The poll also found that opposition to a constitutional change to a graduated tax has risen slightly in the same time period
As more voters have heard from both sides — which featured Pritzker in ads from both Ideas Illinois and the pro-graduated tax group set up by a former Pritzker campaign staffer — Republicans registered the biggest drop in support for the concept of a graduated income tax. While 32 percent of self-identified Republicans supported a graduated tax in February, 21 percent of Republicans support the idea now, according to the poll.
* Jim Dey…
The poll revealed support for the Pritzker tax plan has fallen “despite nearly $5 million in spending by (pro-amendment) Think Big Illinois.”
Why the decline in support?
We Ask America attributed the decline to Ideas Illinois’ attacks on what Pritzker calls a “fair tax.”
“Voters see right through it. While voters right now are seeing the Pritzker messaging, they also don’t like it,” the memo states.
Sampling from the Champaign/Springfield areas, where pro- and anti-tax television advertising has been heavy, found 46 percent “agreed that the constitutional amendment is ‘just a blank check for Springfield politicians to spend more and will hurt Illinois’ economy and force businesses to leave the state.’” The poll indicated 32 percent of respondents disagreed with that statement.

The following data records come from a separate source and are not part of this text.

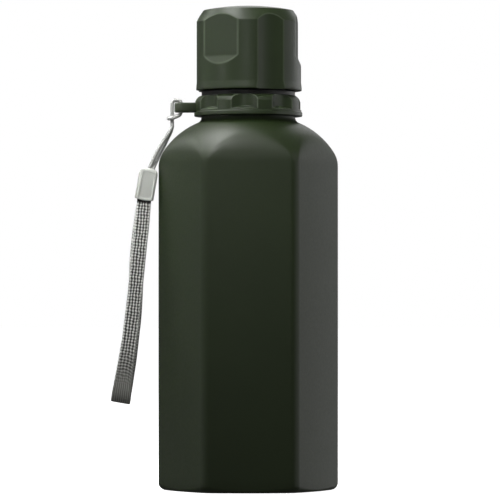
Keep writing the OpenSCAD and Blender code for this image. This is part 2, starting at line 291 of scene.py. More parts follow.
def hexagon_radius(theta, half_w, corner_r):
    """Polar radius of a six-sided outline with round corners, one of them at angle 0."""
    sixth = math.pi / 6
    off = np.abs((theta + sixth) % (2 * sixth) - sixth)
    reach = half_w - corner_r
    flat_d = reach * math.cos(sixth) + corner_r
    edge = math.atan2(corner_r * math.sin(sixth), reach + corner_r * math.cos(sixth))
    inside = np.maximum(corner_r**2 - (reach * np.sin(off)) ** 2, 0)
    on_corner = reach * np.cos(off) + np.sqrt(inside)
    return np.where(off < edge, on_corner, flat_d / np.cos(sixth - off))


def shoulder_outline():
    """Silhouette from the neck to the top of the sides, and the height of the neck's step."""
    low_cx = HALF_W - LOW_R
    turn = math.radians(LOW_TURN)
    high_cx = low_cx + (LOW_R - HIGH_R) * math.cos(turn)
    high_cz = SIDE_H + (LOW_R - HIGH_R) * math.sin(turn)
    fillet_cx = NECK_R + NECK_FILLET
    high_turn = math.degrees(math.acos((fillet_cx - high_cx) / (HIGH_R + NECK_FILLET)))
    fillet_cz = high_cz + (HIGH_R + NECK_FILLET) * math.sin(math.radians(high_turn))
    return np.array(
        [(NECK_R, fillet_cz + STEP_FOOT)]
        + arc(fillet_cx, fillet_cz, NECK_FILLET, 180, 180 + high_turn, 10)
        + arc(high_cx, high_cz, HIGH_R, high_turn, LOW_TURN, 60)[1:]
        + arc(low_cx, SIDE_H, LOW_R, LOW_TURN, 0, 16)[1:]
    ), fillet_cz + STEP_TOP


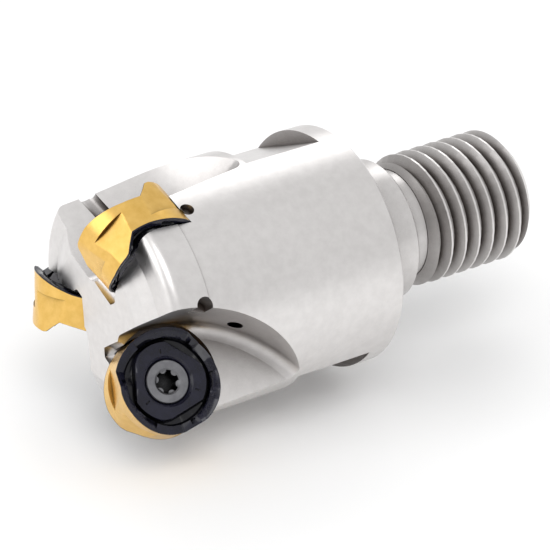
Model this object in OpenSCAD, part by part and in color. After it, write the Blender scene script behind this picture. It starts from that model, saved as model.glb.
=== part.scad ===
// Screw-in face milling head with three round double-sided inserts.
// The tool axis is X. The origin is the centre of the face that seats on the holder,
// the shank points to +X and the cutting end to -X. Insert 1 sits uppermost (+Z).

/* [Head] */
// diameter of the head
head_d = 28.8; // [28:0.1:30]
// diameter of the cutting circle swept by the three inserts
cutting_d = 32; // [31:0.5:34]
// distance from the seating face to the foremost cutting point
head_length = 34.5; // [33:0.5:43]
// length of the plain turned barrel, behind the slightly larger front section
barrel_length = 25.8; // [24:0.1:28]
// height of the step from the barrel up to the front section
barrel_step = 0.15; // [0.05:0.05:0.3]
// nose rim, measured back from the foremost cutting point
nose_setback = 3.9; // [3:0.1:5]
// radius of the rounded nose corner
nose_radius = 1.3; // [1:0.1:3]
// how far the central hub of the nose stands out in front of its rim
hub_rise = 1.5; // [0.5:0.1:2]
// diameter of the flat front of that hub
hub_d = 16; // [10:0.5:18]
// small chamfer at the rear rim of the head
rim_chamfer = 0.3; // [0.1:0.1:1]

/* [Spanner flats] */
// distance across the two spanner flats
flats_across = 25; // [24:0.5:27]
// distance from the seating face to the flats
flats_rear = 2.8; // [2:0.1:5]
// length of the flats along the axis
flats_length = 10; // [8:0.5:14]
// angle of the first flat about the axis, from straight up
flats_angle = -25.7; // [-60:0.1:60]

/* [Shank] */
// thread outside diameter
thread_d = 16; // [12:1:20]
// thread pitch
thread_pitch = 2; // [1.5:0.25:2.5]
// end of the shank, from the seating face
shank_length = 24; // [22:0.5:26]
// locating pilot diameter
pilot_d = 17; // [13:0.5:21]
// locating pilot length
pilot_length = 6.5; // [5:0.1:8]
// relief groove diameter between pilot and thread
relief_d = 13.2; // [12:0.1:15]
// relief groove length
relief_length = 2.4; // [1.5:0.1:4]
// coolant bore diameter
coolant_d = 5; // [3:0.5:7]
// coolant branch diameter
branch_d = 1.8; // [1.5:0.1:3]

/* [Insert] */
// insert diameter
insert_d = 12; // [10:1:16]
// insert thickness
insert_t = 4.9; // [3.18:0.01:5.56]
// height of each cutting edge segment above the land at its peak
edge_high = 0.85; // [0.5:0.05:1.2]
// depth of the same edge below the land where it ends
edge_low = 0.8; // [0.5:0.05:1.2]
// depth of the flats beside each peak, at the ledge where they start
facet_depth = 0.52; // [0.3:0.01:0.8]
// clearance tilt of those flats
facet_tilt = 5.7; // [0:0.1:10]
// diameter of the flat land the insert rests on
land_d = 8; // [7:0.1:9]
// tilt of the insert about the tool radius (negative axial rake)
axial_tilt = 8.5; // [0:0.5:15]
// tilt of the insert about the tool axis (negative radial rake)
radial_tilt = 22.3; // [0:0.1:30]

/* [Clamp screw] */
// clamp screw thread diameter
screw_d = 3.5; // [3:0.5:5]
// clamp screw thread pitch
screw_pitch = 0.6; // [0.5:0.1:0.8]
// clamp screw head diameter
screw_head_d = 5; // [4.6:0.1:5.4]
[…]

The harder the critics hit that idea, We Ask America concluded, the more opposition there will be to the proposed amendment.
* Daily Herald…
Illinois Gov. J.B. Pritzker said opponents of the proposed graduated income tax plan are intentionally misleading voters who will ultimately decide its fate in November 2020.
“I think opponents of the fair tax certainly are trying to muddy the waters trying to come up with words to make it seem like something it’s not,” Pritzker said Thursday morning in a meeting with the Daily Herald editorial board. “The most recent silliness was a ‘blank check jobs tax,’ which I’m not sure I understand. It really is a crazy notion that they’re putting forward and an untrue notion.”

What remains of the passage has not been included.